Remember we are Africans and Africans respect the aged. However, when
someone you so much respect relegates your welfare to the background, it
raises questions about how deserving such a person is of your regard.
They have used the wisdom they garnered over the years to deny us that
which our people should rightly enjoy from government with reasons that
are at best laughable and ridiculous. How can they get so close to
throwing out the NSWC Bill just because they have reservations about where
its funding would be sourced from? Like I heard someone ask, do they also
have fears about funding when it comes to allocating to themselves those
mouth-watering allowances they enjoy as well as funds for constituency
projects? We had better told these people who feed fat on our expense that
we are no fools.
Granted that fears of where to get the funding for the proposed scheme
wasn’t their only reason for stepping down the Bill. They had other fears
prominent among which is the non-availability of a census of those who are
qualified to benefit. This fear throws up the need for a reliable data of
those in dire need of assistance and how much it would cost government to
cater for their welfare.
The fear of the lawmakers regarding census of those qualified to benefit
is with all due respect unfounded. This is because the Bill is proposing
to set up a commission not as if it seeks to just gather those in the
category and give them hand-outs. As a commission it would, of course,
have a secretariat with staffers who would be tasked with gathering the
data of those in need of help and also collaborating with the National
Populations Commission to get the figures right.
Even if government thinks it can’t pay such workers who would get the
census, the disabled, aged and unemployed would gladly come to designated
offices of the proposed commission to register their particulars with
confirmation notes from respected clerics, if need be. With this as the
case, I see no reason why the senators would have fears about getting the
realistic data of those to benefit from the proposed welfare scheme.

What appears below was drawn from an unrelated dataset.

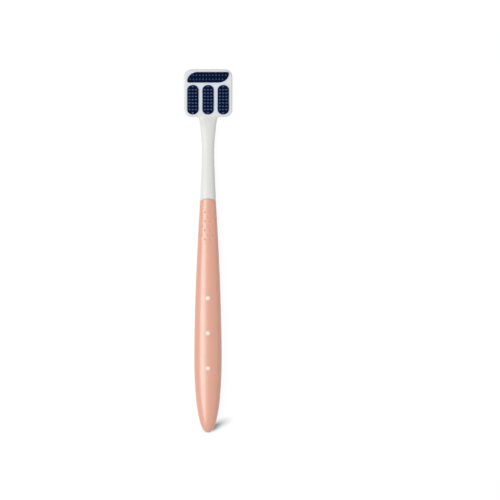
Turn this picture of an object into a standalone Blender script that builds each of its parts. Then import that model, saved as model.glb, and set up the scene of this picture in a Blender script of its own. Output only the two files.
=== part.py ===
"""A tongue scraper: a square head with four nubbed rubber pads, a slim neck and a moulded handle sleeve.

It lies on its back with the pads up. Metres, +Z up, +Y towards the head, X across, the middle of the
object's length at Y 0 and the head's flat back at Z 0.
"""

import math

import bmesh
import bpy
from mathutils import Matrix, Vector

# Head plate
HEAD_WIDTH = 0.0248
HEAD_LENGTH = 0.0244
HEAD_THICKNESS = 0.0040
HEAD_CORNER_RADIUS = 0.0039
HEAD_EDGE_RADIUS = 0.0008

# Neck, from the head plate's lower edge to the top of the sleeve
NECK_LENGTH = 0.0416
NECK_ROOT_WIDTH = 0.0096
NECK_WAIST_WIDTH = 0.0063
NECK_WAIST_THICKNESS = 0.0048
NECK_WAIST_HEIGHT = 0.0034
NECK_TOP_WIDTH = 0.0081
NECK_TOP_THICKNESS = 0.0064
NECK_TOP_HEIGHT = 0.0049
NECK_OVERLAP = 0.0030
ROOT_THICKNESS_SHARE = 0.88
WAIST_SHARE = 0.43
# How far along the flare from the waist up to the root, and how much of its growth is left there
FLARE_PLACE_SHARE = 0.30
FLARE_GROWTH_SHARE = 0.51

# Handle sleeve
SLEEVE_LENGTH = 0.1190
SLEEVE_WIDTH = 0.0140
SLEEVE_THICKNESS = 0.0108
SLEEVE_WALL = 0.0016
TAIL_TIP_HEIGHT = 0.0052
WIDEST_SHARE = 0.67
# Places from the sleeve's top to its widest, and the growth done there
SWELL_SHARES = ((0.32, 0.455), (0.63, 0.805))
TAIL_FLARE_POWER = 2.15
# How squarely the tail closes, seen from the front and from the side
TAIL_BLUNT_POWER = 2.4
TAIL_SIDE_BLUNT_POWER = 5.5
# How much of the rounding is done where the tail ends in its small flat tip
TAIL_CLOSE_SHARE = 0.999
SECTION_POWER = 2.3

# Where the neck's white meets the sleeve, an arch seen from the front
ARCH_RISE = 0.0012
ARCH_REACH = 0.0080

# White pegs on the tang, which show in the sleeve's front
PEG_COUNT = 3
PEG_PITCH = 0.0178
PEG_START = 0.0506
PEG_DIAMETER = 0.0024
PEG_PROUD = 0.0002
PEG_DOME = 0.0003

# Tang inside the sleeve, which runs on past its last peg
TANG_PAST_PEGS = 0.0116
TANG_END_CHAMFER = 0.0012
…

In fact, I see no reason why they should step down the Bill in itself. Are
they not aware of countries where the poor and unemployed are entitled to
square meals on a daily? Are they not aware of countries where government
establish, run and maintain old people’s homes? Are they telling us that
our country is not buoyant enough to handle this? Are they really
suggesting that disadvantaged Nigerians are lesser humans that are not
qualified to enjoy this privilege? Right is the one who cried, “there’s
God o!”
One thing the senators need to know is that we are blessed with lots of
charitable Nigerians looking for reputable organizations through which to
render help to the less privileged. Since they are having fears about how
the scheme would be funded, they should know that there are people who
would waste no time in donating to such a commission should it be in
place. Thus, the continued stepping down of the National Social Welfare
Commission Bill is tantamount to denying these people an avenue to better
support the course of the needy.
Well, let’s believe, like they said, that they only delayed passage of the
Bill for the sponsor to better harmonize with the committee on finance. It
is hoped that every stakeholder would by now have realized why they should
work to have the Bill passed before the 2015 general elections. The Bill
will so much benefit needy Nigerians that instituting
#no-nswc-bill-no-vote wouldn’t be a bad idea, I’m just saying!